By Kat Rippy, M.S. & Ashley Seeley, Ph.D.
Organizations across the globe are facing an overwhelming challenge as AI rolls into every aspect of the business. It’s hard to know where to start, what needs to be regulated, what new tools to provide, and what new policies need to be created. As a result, many organizations have made little progress harnessing AI as a strategy for business success.
The truth is, by doing nothing you’re crushing your teams.
Without a clear AI strategy, employees are forced to adapt on their own, which means learning on the fly, experimenting in silos, and applying AI without alignment or structure. It creates friction, confusion, and often, fear. Concerns about job security, pressure to upskill rapidly, and a foggy understanding of expectations all compound the stress and fragmentation.
This isn’t just a tech rollout, it’s organizational transformation. Therefore, it can’t be handled like a typical IT deployment. Change management must be front and center, in partnership with HR, communications, and leadership. This transformation, and subsequent culture change, has to be people-first, supported by new AI tools, not the other way around.
So how can leaders set their organizations up for AI success?

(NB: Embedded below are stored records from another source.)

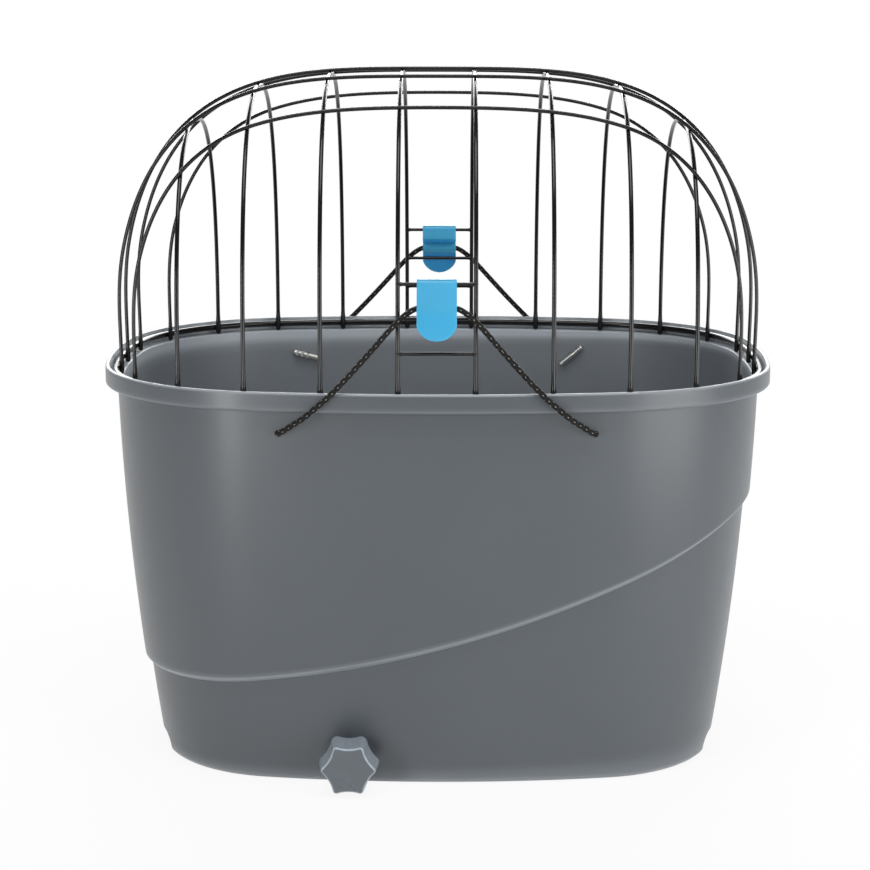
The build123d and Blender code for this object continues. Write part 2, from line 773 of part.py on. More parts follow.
with BuildPart() as floor_rivets:
    with BuildSketch(Plane.XY.offset(web_bottom)):
        with Locations(*rivet_places):
            Circle(rivet_diameter / 2)
    extrude(amount=floor_top - web_bottom)
    for height, direction in ((floor_top, 1), (web_bottom, -1)):
        with BuildSketch(Plane.XY.offset(height)):
            with Locations(*rivet_places):
                Circle(rivet_head / 2)
        extrude(amount=direction * rivet_head_height)
    fillet(floor_rivets.faces().sort_by(Axis.Z)[-len(rivet_places):].edges(), rivet_head_rounding)
floor_rivets.part.label = "floor_rivets"
export_step(floor_rivets.part, "parts/floor_rivets.step")
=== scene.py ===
"""Finishes the bicycle pet basket: a moulded tub, coated wires, clips, braided cords and clamps.

Every shape is worked out as whole arrays, in metres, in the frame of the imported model.
"""

import math

import bpy
import numpy as np
from mathutils import Matrix, Vector


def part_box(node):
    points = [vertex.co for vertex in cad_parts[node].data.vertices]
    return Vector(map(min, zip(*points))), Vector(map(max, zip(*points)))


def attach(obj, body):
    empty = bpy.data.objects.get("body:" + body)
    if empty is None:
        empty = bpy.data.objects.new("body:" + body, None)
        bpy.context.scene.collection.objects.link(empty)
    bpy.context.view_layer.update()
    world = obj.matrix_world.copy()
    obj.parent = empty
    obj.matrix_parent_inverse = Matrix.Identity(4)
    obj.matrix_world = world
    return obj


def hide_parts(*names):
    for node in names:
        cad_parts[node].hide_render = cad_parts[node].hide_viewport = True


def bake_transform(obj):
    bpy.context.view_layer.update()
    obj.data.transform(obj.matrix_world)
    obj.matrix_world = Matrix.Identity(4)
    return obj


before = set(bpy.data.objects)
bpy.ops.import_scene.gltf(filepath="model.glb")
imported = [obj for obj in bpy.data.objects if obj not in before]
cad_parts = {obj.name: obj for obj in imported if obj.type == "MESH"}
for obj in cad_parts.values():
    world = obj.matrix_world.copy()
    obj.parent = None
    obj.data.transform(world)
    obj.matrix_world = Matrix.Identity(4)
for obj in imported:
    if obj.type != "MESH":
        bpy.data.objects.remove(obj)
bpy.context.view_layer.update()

bl_info = {
    "name": "Bicycle pet basket",
    "version": (1, 0, 0),
    "blender": (4, 5, 0),
    "location": "View3D > Sidebar > Basket",
    "description": "Makes the tub, wire cage, clips, cords and clamps of a bicycle pet basket",
    "category": "Object",
}

TUB_HIGH = np.array(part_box("tub")[1])
PHOTO_SIDE = 870
ENDS = (("front", -1.0), ("rear", 1.0))

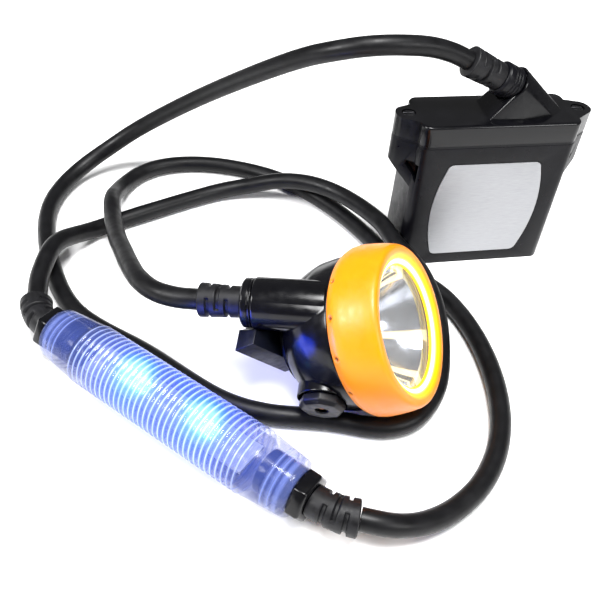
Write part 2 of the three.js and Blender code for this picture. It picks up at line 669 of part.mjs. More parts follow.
function tubeShell() {
  const { half, shoulder, radius, endRadius, bore, threadBore } = TUBE;
  const plain = half - 15;
  const outside = [[endRadius, -half], [endRadius + 0.5, -half + 1], [radius - 0.6, -shoulder - 2], [radius, -shoulder],
    [radius, shoulder], [radius - 0.6, shoulder + 2], [endRadius + 0.5, half - 1], [endRadius, half]];
  const inside = [[threadBore, half], [threadBore, plain], [bore, plain - 3], [bore, -plain + 3],
    [threadBore, -plain], [threadBore, -half]];
  return alongTube(turnedRing([...outside, ...inside], 28));
}

// threaded plug at the +x end: hexagonal head outside, grooved shank inside
function endPlug() {
  const { corner, head, shank, inner, bore, groove, grooveWidth } = PLUG;
  const face = TUBE.half + GAP;
  const hex = turned([[0, face], [corner, face], [corner, face + head - 0.8], [corner - 0.8, face + head],
    [0, face + head]], 6);
  const spindle = turned([[0, inner], [shank, inner], [shank, groove], [shank - 1.3, groove],
    [shank - 1.3, groove + grooveWidth], [shank, groove + grooveWidth], [shank, face + 1], [0, face + 1]], 24);
  return alongTube(cut(join(hex, spindle), rod(bore, inner - 1, face + head + 1, 16)));
}

function sealRing() {
  const { shank, groove, grooveWidth } = PLUG;
  const [low, high] = [groove + 0.35, groove + grooveWidth - 0.35];
  return alongTube(washer(shank - 0.95, shank + 0.08, low, high, 24));
}

function tubeLight() {
  const boardHalf = 40;
  const [boardLow, boardHigh] = [-1.2, 0.4];
  const parts = [
    piece("tube_shell", tubeShell(), COLOR.clear, { rough: 0.1 }),
    piece("tube_board", block([-boardHalf, -7, boardLow], [boardHalf, 7, boardHigh]), COLOR.silver, { rough: 0.4 }),
  ];
  TUBE_LEDS.forEach((x, i) => {
    const led = block([x - 2.5, -2.5, boardHigh + GAP], [x + 2.5, 2.5, boardHigh + 2.2]);
    parts.push(piece(`tube_led_${i + 1}`, led, COLOR.blue));
  });
  for (const [side, turn] of [["left", Math.PI], ["right", 0]]) {
    parts.push(
      piece(`tube_plug_${side}`, endPlug().rotateZ(turn), COLOR.black, { rough: 0.3 }),
      piece(`tube_seal_${side}`, sealRing().rotateZ(turn), COLOR.rubber, { rough: 0.7 }),
    );
  }
  const reliefPlace = TUBE.half + PLUG.head + 2 * GAP;
  const [x, y, z] = [new THREE.Vector3(0, 1, 0), new THREE.Vector3(0, 0, 1), new THREE.Vector3(1, 0, 0)];
  const right = new THREE.Quaternion().setFromRotationMatrix(new THREE.Matrix4().makeBasis(x, y, z));
  const left = new THREE.Quaternion().setFromRotationMatrix(
    new THREE.Matrix4().makeBasis(x, y.clone().negate(), z.clone().negate()));
  parts.push(
    relief("tube_strain_relief_left", [-reliefPlace, 0, 0], left, 44),
    relief("tube_strain_relief_right", [reliefPlace, 0, 0], right, 26),
  );
  const tube = unit(TUBE.place, parts);
  tube.rotation.z = rad(TUBE.yaw);
  return tube;
}

// ---------------------------------------------------------------- the whole lamp

const lamp = new THREE.Group();
lamp.add(
  batteryPack(),
  headpiece(),
  tubeLight(),
  cable("battery_cable", BATTERY_CABLE_ROUTE),
  cable("headpiece_cable", HEAD_CABLE_ROUTE),
);
export default lamp;
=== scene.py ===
"""The looks of a corded cap lamp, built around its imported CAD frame.

Every shape is made in millimetres in the frame of its own unit, and placed in metres.
"""

import json
import math

import bmesh
import bpy
from mathutils import Matrix, Vector


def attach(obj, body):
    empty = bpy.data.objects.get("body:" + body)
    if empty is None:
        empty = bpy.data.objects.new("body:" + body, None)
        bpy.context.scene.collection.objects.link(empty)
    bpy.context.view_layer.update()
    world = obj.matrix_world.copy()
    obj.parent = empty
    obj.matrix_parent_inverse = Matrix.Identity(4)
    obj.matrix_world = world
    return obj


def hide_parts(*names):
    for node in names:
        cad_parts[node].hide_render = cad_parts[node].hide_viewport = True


MM = 0.001

# -------- dimensions from the CAD part, in mm

PACK_PLACE = (76.308, 79.717, 0)
PACK_YAW = 13.7
PACK_WIDTH = 76
PACK_DEPTH = 29
PACK_CORNER = 4.5
CASE_TOP = 66.5
LID_BOTTOM = 67.9
LID_TOP = 77.5
EAR_X = 41
EAR_RADIUS = 6.2
HOOD_X = 5.9
HOOD_Z = 89.6
HOOD_RISE = 26

HEAD_PLACE = (23.108, -24.383, 31.75)
HEAD_YAW = -15
HEAD_ELEVATION = 31
HEAD_ROLL = 22
BARREL_Y = 22.8
BARREL_Z = -7.1
BARREL_TILT = 25
BARREL_LENGTH = 26.2
SWITCH_Y = 4
SWITCH_Z = -13.9
REFLECTOR_FOCUS = 6.2
REFLECTOR_BOTTOM = -4.5
REFLECTOR_MOUTH = 21.4

TUBE_PLACE = (-50.392, -55.083, 13)
TUBE_YAW = -32
TUBE_LED_X = (-14, 20)

RELIEF_LENGTH = 17
CABLE_DIAMETER = 8.5

CAMERA_PLACE = (-4.392, -232.383, 238.3)
CAMERA_RIGHT = (0.9959002, 0.0615309, 0.0663079)
CAMERA_DOWN = (0.0904588, -0.6774206, -0.7300127)
CAMERA_FORWARD = (0, 0.733018, -0.6802093)
CAMERA_LENS = 44.52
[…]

1. Tell the Story, Set the Tone, and Create Expectations
Frame your strategy around opportunity. Consider how AI can add value without replacing people. Just think, if every employee had an admin, what could they accomplish? With that mindset, double down on your organization’s vision and values and determine how AI can help achieve a future everyone wants to be a part of. Paint a clear picture that defines a new reality where employees engage in AI to solve hard problems, increase effectiveness, and elevate business outcomes.
2. Link AI to Business Objectives
Don’t go chasing the new shiny tools, anchor AI initiatives in real business outcomes. Define clear use cases that solve specific problems or unlock measurable opportunities. Identify the pain points, needs and gaps. What are teams struggling with and how might AI help? This keeps efforts focused and avoids tech-for-tech’s-sake distractions.
Instead of asking, “Where does AI fit?” ask “What problem are we solving and where can AI help?”
3. Create Space For Everyone to Experiment and Learn
Make it an expectation to build time and space into the workweek for exploration, experimentation, and training. Empower individuals and teams to go deeper: who can become internal champions? Leverage cross-functional teams to ensure AI solutions are practical, inclusive, and scalable across the business. What resources, vendors, or training can upskill your workforce effectively? Make AI literacy part of your culture, not a temporary initiative, don’t leave learning to chance.
4. Prioritize Responsible Use
Build trust by embedding ethical considerations from the start. Address bias, ensure transparency, and protect data privacy. Responsible AI isn’t just a compliance checkbox, it’s a competitive advantage. Setting appropriate expectations and managing AI responsibly is a non-negotiable.
As AI tools gain autonomy, so do the risks. Limit access to sensitive data, monitor AI behavior, and align closely with security advisors to avoid unintended consequences.
5. Celebrate Wins and Amplify Impact
Showcase successes and highlight AI results like hours saved, decision-making improvements, and streamlined communication. Build momentum, not fear, by emphasizing value creation and efficiencies, not personnel reductions and technology replacements. Don’t aim to do more with less, instead aim to do more with more.
By leading with purpose, investing in people, and aligning AI with real business problems, organizations can unlock not just efficiency, but possibility.
This is your opportunity to build a culture that’s bold, adaptive, and aligned for the future. Done right, AI won’t replace people, it will empower them and make your organization not just AI-ready, but AI-resilient. That’s a win for everyone.